Can a Woman Really Be Sensible about Her Child?:
Looking at a Painting by Mary Cassatt

By Barbara Spetly McClung

I love Mary Cassatt’s painting of 1893 titled The Child’s Bath.

Mary Cassatt, "The Child's Bath"
Mary Cassatt, The Child’s Bath (Art Institute of Chicago)

Why this painting is beautiful, and what it can teach us are explained by Eli Siegel’s historic principle “All beauty is a making one of opposites, and the making one of opposites is what we are going after in ourselves.” Mary Cassatt, through her subject matter and technique, shows the beautiful relation of intimacy and width that parents and children are hoping for in order to truly care for one another.

This lovely work answers one of the largest questions every mother has, which Aesthetic Realism makes clear and explains: How will we use our child—to make a separate world of our own, just the two of us, or to feel that through a child we are closer to the whole world?

In The Multitudinous Realism of Beauty, Eli Siegel writes:

“The beauty in a mother’s liking a baby is in her seeming to like reality even as she holds her own baby; the baby, at that time, is an example of what is ourselves and what is not ourselves, the proximate and the remote, acting as one.”

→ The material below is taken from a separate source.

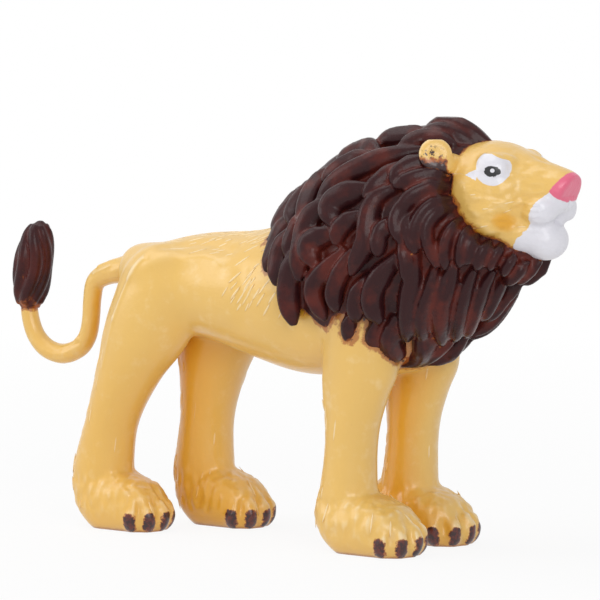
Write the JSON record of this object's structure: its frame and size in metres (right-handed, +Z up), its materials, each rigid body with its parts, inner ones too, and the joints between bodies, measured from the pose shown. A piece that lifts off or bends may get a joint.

MARY CASSATT, The Child's Bath, Art Institute of ChicagoMary Cassatt has painted a mother with a child very proximate, sitting on her lap at bath time. It is an intimate moment. The mother’s left arm secures the child firmly; but there is no clutching. It is a kind embrace. A soft towel is wrapped about the child at the waist, and Cassatt shows the line of the mother’s fingers continued by the folds of the white cloth—her embrace is continued and completed by an object in the world.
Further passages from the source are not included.